→ GIVEN EXERCISE: Copy out each line exactly as it appears.

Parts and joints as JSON
####################

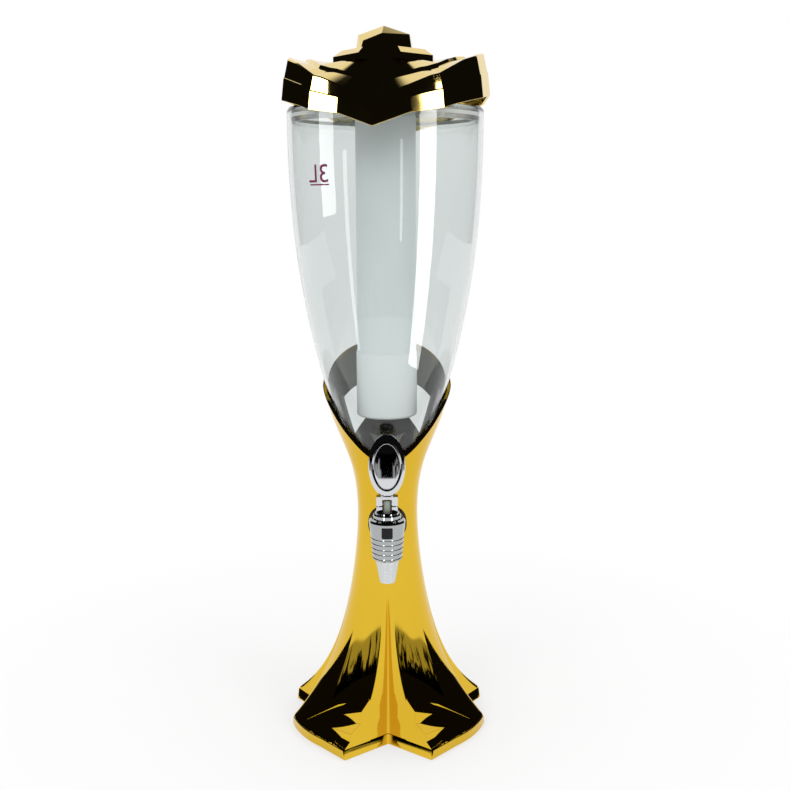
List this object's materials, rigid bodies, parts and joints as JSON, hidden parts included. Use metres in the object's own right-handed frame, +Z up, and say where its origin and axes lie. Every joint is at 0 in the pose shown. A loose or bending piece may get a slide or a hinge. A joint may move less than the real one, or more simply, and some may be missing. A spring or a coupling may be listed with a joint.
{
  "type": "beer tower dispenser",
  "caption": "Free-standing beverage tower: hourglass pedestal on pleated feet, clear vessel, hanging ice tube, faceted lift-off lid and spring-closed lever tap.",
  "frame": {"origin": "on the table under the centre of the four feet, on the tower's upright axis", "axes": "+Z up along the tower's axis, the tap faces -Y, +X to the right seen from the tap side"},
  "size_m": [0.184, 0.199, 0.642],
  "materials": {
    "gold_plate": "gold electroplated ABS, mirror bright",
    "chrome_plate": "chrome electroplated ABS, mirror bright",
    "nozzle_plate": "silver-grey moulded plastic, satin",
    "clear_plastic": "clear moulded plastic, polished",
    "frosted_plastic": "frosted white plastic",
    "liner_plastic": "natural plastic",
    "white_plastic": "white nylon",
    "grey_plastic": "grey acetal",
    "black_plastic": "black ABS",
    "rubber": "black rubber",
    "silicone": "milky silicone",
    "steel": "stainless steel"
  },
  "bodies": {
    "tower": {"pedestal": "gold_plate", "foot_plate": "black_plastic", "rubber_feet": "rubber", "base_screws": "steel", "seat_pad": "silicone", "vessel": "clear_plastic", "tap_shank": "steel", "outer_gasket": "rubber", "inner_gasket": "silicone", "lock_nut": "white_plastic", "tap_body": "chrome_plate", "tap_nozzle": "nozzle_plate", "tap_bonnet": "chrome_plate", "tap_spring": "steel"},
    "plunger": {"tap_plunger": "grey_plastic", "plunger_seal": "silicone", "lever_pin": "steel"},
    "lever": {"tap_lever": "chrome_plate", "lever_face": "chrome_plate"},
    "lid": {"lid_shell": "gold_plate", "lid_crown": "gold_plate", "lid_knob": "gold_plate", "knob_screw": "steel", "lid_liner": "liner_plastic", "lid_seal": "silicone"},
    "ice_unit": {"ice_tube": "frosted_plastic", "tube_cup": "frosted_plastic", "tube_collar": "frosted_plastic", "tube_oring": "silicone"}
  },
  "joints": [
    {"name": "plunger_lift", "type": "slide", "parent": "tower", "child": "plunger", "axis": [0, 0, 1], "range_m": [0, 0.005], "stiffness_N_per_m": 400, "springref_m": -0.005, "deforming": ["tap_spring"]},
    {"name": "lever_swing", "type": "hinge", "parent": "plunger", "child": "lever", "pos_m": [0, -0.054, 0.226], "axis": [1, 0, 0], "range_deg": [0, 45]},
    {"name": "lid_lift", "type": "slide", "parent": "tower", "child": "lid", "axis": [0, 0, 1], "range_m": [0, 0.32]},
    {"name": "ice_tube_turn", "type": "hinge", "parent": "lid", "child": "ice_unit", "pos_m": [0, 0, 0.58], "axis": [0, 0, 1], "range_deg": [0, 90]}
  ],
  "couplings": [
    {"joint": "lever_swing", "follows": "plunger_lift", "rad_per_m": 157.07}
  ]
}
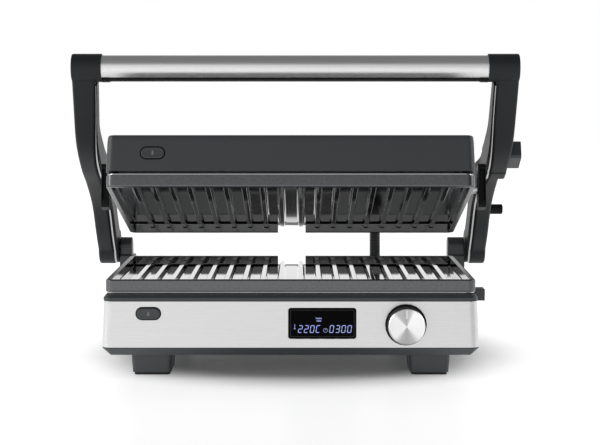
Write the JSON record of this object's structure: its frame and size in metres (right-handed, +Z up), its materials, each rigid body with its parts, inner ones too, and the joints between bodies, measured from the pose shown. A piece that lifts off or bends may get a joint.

####################

→ RESULT:
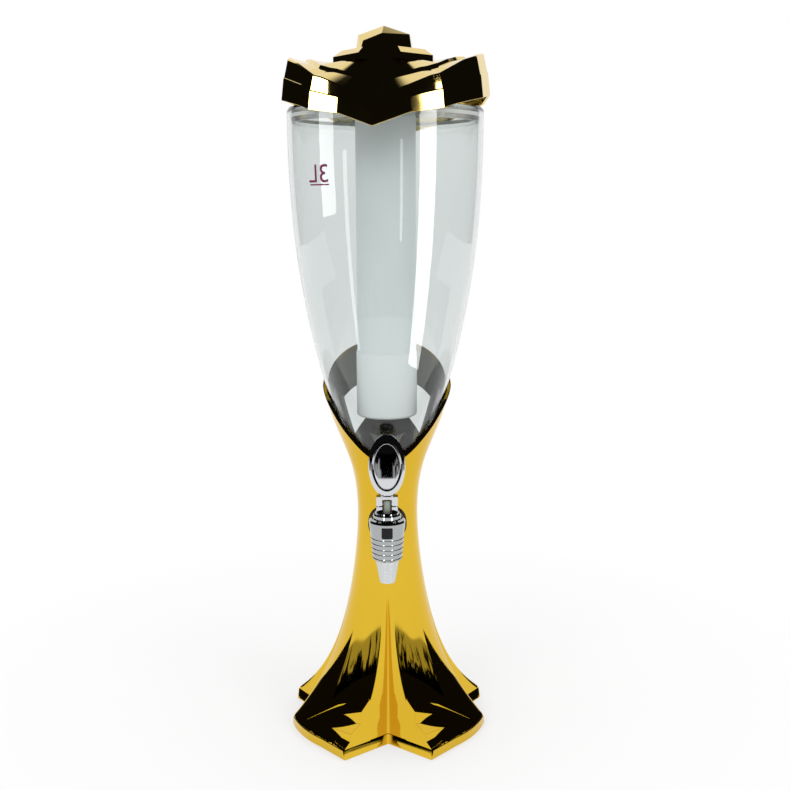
List this object's materials, rigid bodies, parts and joints as JSON, hidden parts included. Use metres in the object's own right-handed frame, +Z up, and say where its origin and axes lie. Every joint is at 0 in the pose shown. A loose or bending piece may get a slide or a hinge. A joint may move less than the real one, or more simply, and some may be missing. A spring or a coupling may be listed with a joint.
{
  "type": "beer tower dispenser",
  "caption": "Free-standing beverage tower: hourglass pedestal on pleated feet, clear vessel, hanging ice tube, faceted lift-off lid and spring-closed lever tap.",
  "frame": {"origin": "on the table under the centre of the four feet, on the tower's upright axis", "axes": "+Z up along the tower's axis, the tap faces -Y, +X to the right seen from the tap side"},
  "size_m": [0.184, 0.199, 0.642],
  "materials": {
    "gold_plate": "gold electroplated ABS, mirror bright",
    "chrome_plate": "chrome electroplated ABS, mirror bright",
    "nozzle_plate": "silver-grey moulded plastic, satin",
    "clear_plastic": "clear moulded plastic, polished",
    "frosted_plastic": "frosted white plastic",
    "liner_plastic": "natural plastic",
    "white_plastic": "white nylon",
    "grey_plastic": "grey acetal",
    "black_plastic": "black ABS",
    "rubber": "black rubber",
    "silicone": "milky silicone",
    "steel": "stainless steel"
  },
  "bodies": {
    "tower": {"pedestal": "gold_plate", "foot_plate": "black_plastic", "rubber_feet": "rubber", "base_screws": "steel", "seat_pad": "silicone", "vessel": "clear_plastic", "tap_shank": "steel", "outer_gasket": "rubber", "inner_gasket": "silicone", "lock_nut": "white_plastic", "tap_body": "chrome_plate", "tap_nozzle": "nozzle_plate", "tap_bonnet": "chrome_plate", "tap_spring": "steel"},
    "plunger": {"tap_plunger": "grey_plastic", "plunger_seal": "silicone", "lever_pin": "steel"},
    "lever": {"tap_lever": "chrome_plate", "lever_face": "chrome_plate"},
    "lid": {"lid_shell": "gold_plate", "lid_crown": "gold_plate", "lid_knob": "gold_plate", "knob_screw": "steel", "lid_liner": "liner_plastic", "lid_seal": "silicone"},
    "ice_unit": {"ice_tube": "frosted_plastic", "tube_cup": "frosted_plastic", "tube_collar": "frosted_plastic", "tube_oring": "silicone"}
  },
  "joints": [
    {"name": "plunger_lift", "type": "slide", "parent": "tower", "child": "plunger", "axis": [0, 0, 1], "range_m": [0, 0.005], "stiffness_N_per_m": 400, "springref_m": -0.005, "deforming": ["tap_spring"]},
    {"name": "lever_swing", "type": "hinge", "parent": "plunger", "child": "lever", "pos_m": [0, -0.054, 0.226], "axis": [1, 0, 0], "range_deg": [0, 45]},
    {"name": "lid_lift", "type": "slide", "parent": "tower", "child": "lid", "axis": [0, 0, 1], "range_m": [0, 0.32]},
    {"name": "ice_tube_turn", "type": "hinge", "parent": "lid", "child": "ice_unit", "pos_m": [0, 0, 0.58], "axis": [0, 0, 1], "range_deg": [0, 90]}
  ],
  "couplings": [
    {"joint": "lever_swing", "follows": "plunger_lift", "rad_per_m": 157.07}
  ]
}
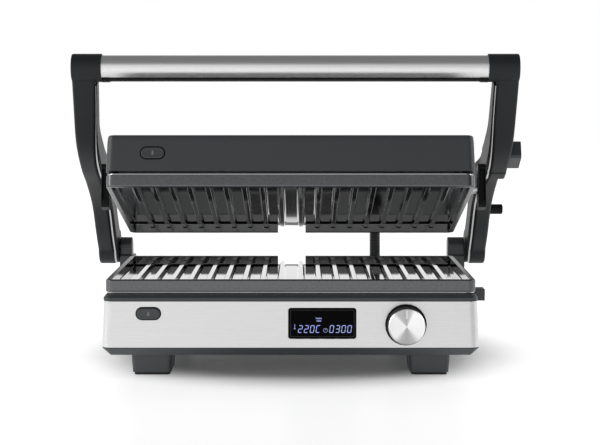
Write the JSON record of this object's structure: its frame and size in metres (right-handed, +Z up), its materials, each rigid body with its parts, inner ones too, and the joints between bodies, measured from the pose shown. A piece that lifts off or bends may get a joint.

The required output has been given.